= Work instructions =
Repeat the listing in full, exactly as it stands.

--- START Supplied information ---

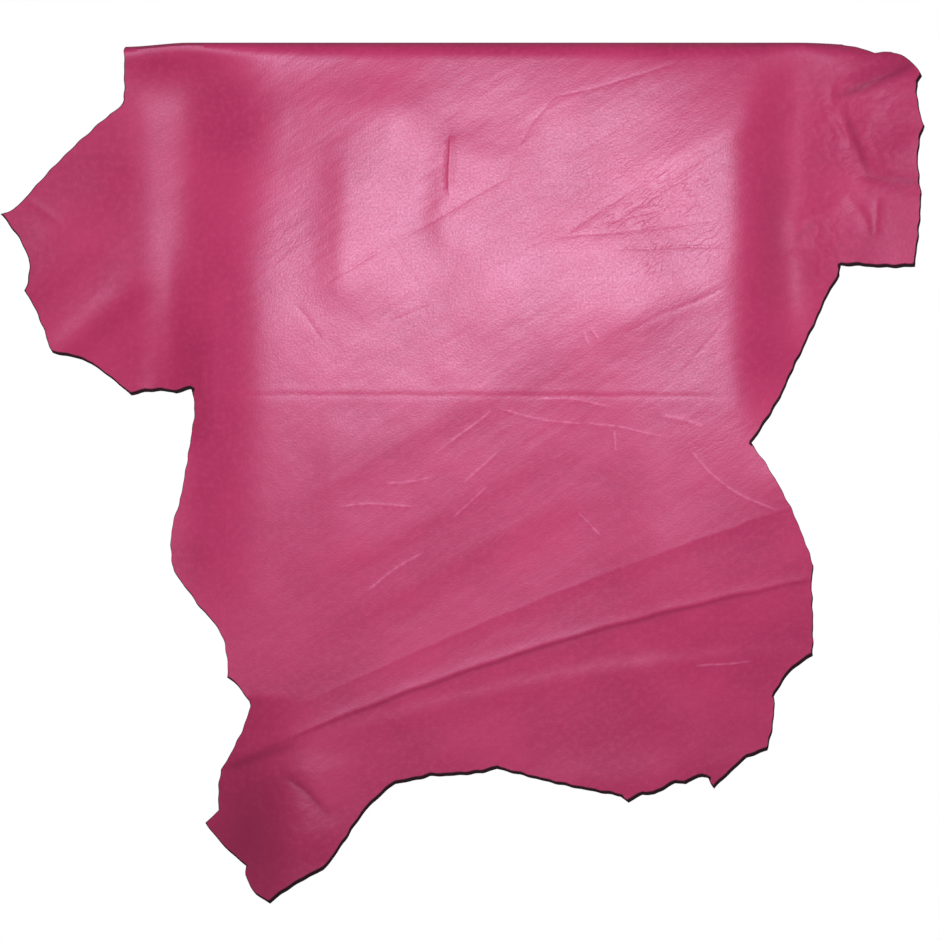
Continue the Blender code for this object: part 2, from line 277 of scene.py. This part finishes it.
# Sharp creases, laid out as the folds are: a furrow has a negative height, and a ridge a
# positive one.
Crease = namedtuple("Crease", "x drop to_x to_drop bow height over under")
CREASES = (
    Crease(-168, 292, -100, 250, 0, -0.35, 2.0, 2.0),
    Crease(-104, 254, 60, 158, 0, -0.3, 2.0, 2.0),
    Crease(52, 168, 84, 92, 3, -0.2, 2.0, 2.0),
    Crease(80, 98, 112, 62, 0, -0.2, 2.0, 2.0),
    Crease(104, 68, 262, 22, -3, -0.2, 1.8, 1.8),
    Crease(-89, 232, -55, 296, 2, -0.2, 1.8, 1.8),
    Crease(-202, 315, -170, 358, 0, -0.2, 2.0, 2.0),
    Crease(-17, 110, -19, 184, 0, 0.8, 6, 1.5),
    Crease(-90, 337, -36, 315, 0, -0.2, 1.8, 1.8),
    Crease(-42, 318, 106, 232, 2, -0.15, 1.8, 1.8),
    Crease(98, 236, 316, 213, -2, -0.2, 1.8, 1.8),
    Crease(114, 236, 228, 160, 0, -0.25, 2.2, 2.2),
    Crease(170, 221, 232, 186, 0, -0.3, 2.0, 2.0),
    Crease(224, 190, 290, 145, 0, -0.3, 2.0, 2.0),
    Crease(222, 165, 328, 106, 0, -0.35, 2.6, 2.6),
    Crease(174, 250, 326, 247, 1, -0.35, 1.8, 1.8),
    Crease(188, 352, 250, 322, 0, -0.2, 2.4, 2.4),
    Crease(244, 326, 316, 295, 0, -0.3, 2.8, 2.8),
    Crease(262, 396, 318, 330, 0, -0.15, 2.0, 2.0),
    Crease(-330, CREASE_DROP, 360, CREASE_DROP + 2, 0, -0.24, 2.6, 2.6),
    Crease(-300, CREASE_DROP - 7, 300, CREASE_DROP - 5, 0, 0.1, 4.0, 4.0),
    Crease(-300, 877, 480, 634, 27, 1.1, 6.0, 2.0),
    Crease(-250, 824, 500, 525, 16, 0.3, 4.0, 2.0),
    Crease(-222, 884, -172, 926, 4, -0.5, 3.0, 3.0),
)

# Healed scratches, raised a little.
SCARS = (
    Crease(-40, 498, 40, 437, 0, 0.12, 1.4, 1.4),
    Crease(34, 438, 150, 458, -5, 0.09, 1.4, 1.4),
    Crease(140, 456, 245, 476, 2, 0.07, 1.4, 1.4),
    Crease(-4, 532, 44, 490, 0, 0.09, 1.4, 1.4),
    Crease(-98, 530, -34, 522, -2, 0.09, 1.4, 1.4),
    Crease(-154, 560, -56, 560, 5, 0.15, 1.5, 1.5),
    Crease(-122, 664, -44, 610, 3, 0.12, 1.4, 1.4),
    Crease(-14, 572, 30, 532, 0, 0.09, 1.4, 1.4),
    Crease(266, 482, 385, 564, -14, 0.12, 1.5, 1.5),
    Crease(230, 448, 290, 462, 2, 0.18, 2.4, 2.4),
    Crease(84, 428, 182, 440, 4, 0.09, 1.4, 1.4),
    Crease(180, 464, 183, 492, 0, 0.09, 1.4, 1.4),
    Crease(135, 563, 166, 595, 0, 0.07, 1.4, 1.4),
    Crease(143, 346, 150, 366, 0, 0.18, 1.6, 1.6),
    Crease(151, 344, 163, 360, 0, 0.18, 1.6, 1.6),
    Crease(276, 752, 350, 745, 0, 0.09, 1.4, 1.4),
)

# Creases darkened with painted shade. In place of a height they have the strength of the shade.
SHADED_CREASES = (
    Crease(436, 68, 556, 12, -3, 0.7, 5.0, 5.0),
    Crease(452, 74, 488, 172, 3, 0.5, 4.0, 4.0),
    Crease(470, 158, 572, 170, 0, 0.4, 4.0, 4.0),
    Crease(490, 190, 484, 244, 0, 0.3, 3.0, 3.0),
    Crease(390, 246, 426, 212, 0, 0.3, 4.0, 4.0),
    Crease(-310, 884, -190, 842, 0, 0.5, 6.0, 6.0),
    Crease(-300, 880, 480, 637, 27, 0.5, 2.5, 3.5),
    Crease(-226, 876, -160, 940, 3, 0.4, 5.0, 5.0),
)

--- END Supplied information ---

= Result of the task =
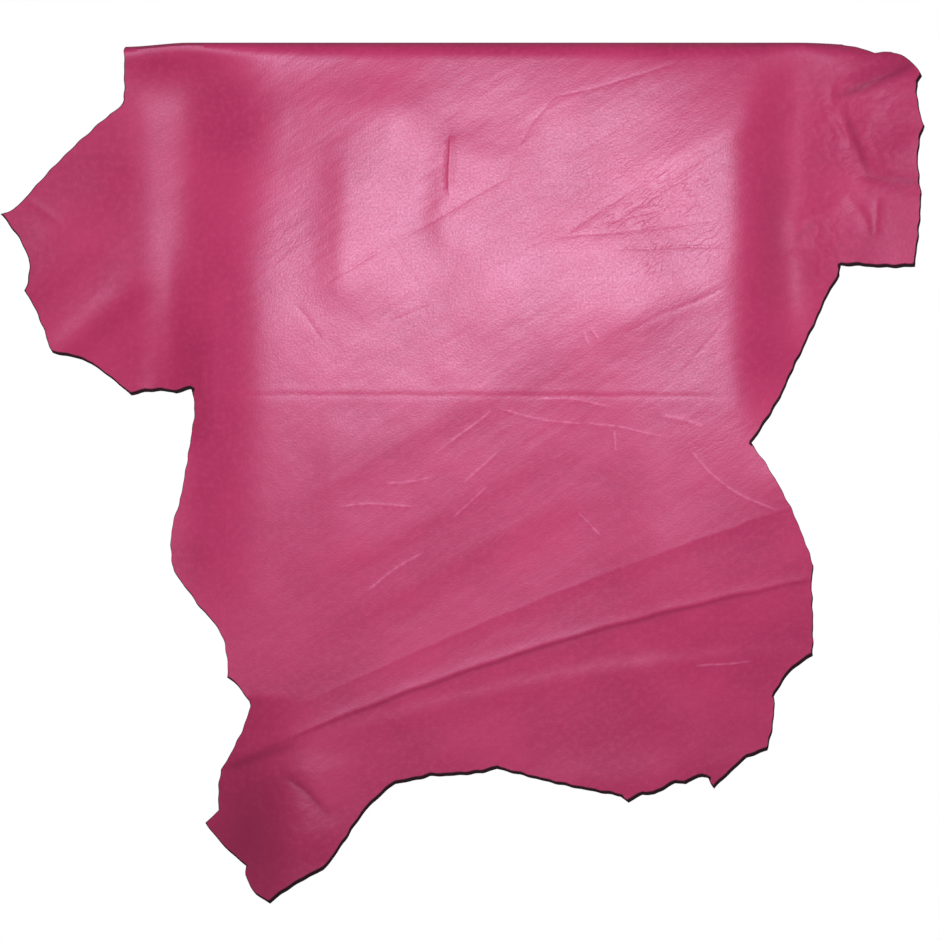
Continue the Blender code for this object: part 2, from line 277 of scene.py. This part finishes it.
# Sharp creases, laid out as the folds are: a furrow has a negative height, and a ridge a
# positive one.
Crease = namedtuple("Crease", "x drop to_x to_drop bow height over under")
CREASES = (
    Crease(-168, 292, -100, 250, 0, -0.35, 2.0, 2.0),
    Crease(-104, 254, 60, 158, 0, -0.3, 2.0, 2.0),
    Crease(52, 168, 84, 92, 3, -0.2, 2.0, 2.0),
    Crease(80, 98, 112, 62, 0, -0.2, 2.0, 2.0),
    Crease(104, 68, 262, 22, -3, -0.2, 1.8, 1.8),
    Crease(-89, 232, -55, 296, 2, -0.2, 1.8, 1.8),
    Crease(-202, 315, -170, 358, 0, -0.2, 2.0, 2.0),
    Crease(-17, 110, -19, 184, 0, 0.8, 6, 1.5),
    Crease(-90, 337, -36, 315, 0, -0.2, 1.8, 1.8),
    Crease(-42, 318, 106, 232, 2, -0.15, 1.8, 1.8),
    Crease(98, 236, 316, 213, -2, -0.2, 1.8, 1.8),
    Crease(114, 236, 228, 160, 0, -0.25, 2.2, 2.2),
    Crease(170, 221, 232, 186, 0, -0.3, 2.0, 2.0),
    Crease(224, 190, 290, 145, 0, -0.3, 2.0, 2.0),
    Crease(222, 165, 328, 106, 0, -0.35, 2.6, 2.6),
    Crease(174, 250, 326, 247, 1, -0.35, 1.8, 1.8),
    Crease(188, 352, 250, 322, 0, -0.2, 2.4, 2.4),
    Crease(244, 326, 316, 295, 0, -0.3, 2.8, 2.8),
    Crease(262, 396, 318, 330, 0, -0.15, 2.0, 2.0),
    Crease(-330, CREASE_DROP, 360, CREASE_DROP + 2, 0, -0.24, 2.6, 2.6),
    Crease(-300, CREASE_DROP - 7, 300, CREASE_DROP - 5, 0, 0.1, 4.0, 4.0),
    Crease(-300, 877, 480, 634, 27, 1.1, 6.0, 2.0),
    Crease(-250, 824, 500, 525, 16, 0.3, 4.0, 2.0),
    Crease(-222, 884, -172, 926, 4, -0.5, 3.0, 3.0),
)

# Healed scratches, raised a little.
SCARS = (
    Crease(-40, 498, 40, 437, 0, 0.12, 1.4, 1.4),
    Crease(34, 438, 150, 458, -5, 0.09, 1.4, 1.4),
    Crease(140, 456, 245, 476, 2, 0.07, 1.4, 1.4),
    Crease(-4, 532, 44, 490, 0, 0.09, 1.4, 1.4),
    Crease(-98, 530, -34, 522, -2, 0.09, 1.4, 1.4),
    Crease(-154, 560, -56, 560, 5, 0.15, 1.5, 1.5),
    Crease(-122, 664, -44, 610, 3, 0.12, 1.4, 1.4),
    Crease(-14, 572, 30, 532, 0, 0.09, 1.4, 1.4),
    Crease(266, 482, 385, 564, -14, 0.12, 1.5, 1.5),
    Crease(230, 448, 290, 462, 2, 0.18, 2.4, 2.4),
    Crease(84, 428, 182, 440, 4, 0.09, 1.4, 1.4),
    Crease(180, 464, 183, 492, 0, 0.09, 1.4, 1.4),
    Crease(135, 563, 166, 595, 0, 0.07, 1.4, 1.4),
    Crease(143, 346, 150, 366, 0, 0.18, 1.6, 1.6),
    Crease(151, 344, 163, 360, 0, 0.18, 1.6, 1.6),
    Crease(276, 752, 350, 745, 0, 0.09, 1.4, 1.4),
)

# Creases darkened with painted shade. In place of a height they have the strength of the shade.
SHADED_CREASES = (
    Crease(436, 68, 556, 12, -3, 0.7, 5.0, 5.0),
    Crease(452, 74, 488, 172, 3, 0.5, 4.0, 4.0),
    Crease(470, 158, 572, 170, 0, 0.4, 4.0, 4.0),
    Crease(490, 190, 484, 244, 0, 0.3, 3.0, 3.0),
    Crease(390, 246, 426, 212, 0, 0.3, 4.0, 4.0),
    Crease(-310, 884, -190, 842, 0, 0.5, 6.0, 6.0),
    Crease(-300, 880, 480, 637, 27, 0.5, 2.5, 3.5),
    Crease(-226, 876, -160, 940, 3, 0.4, 5.0, 5.0),
)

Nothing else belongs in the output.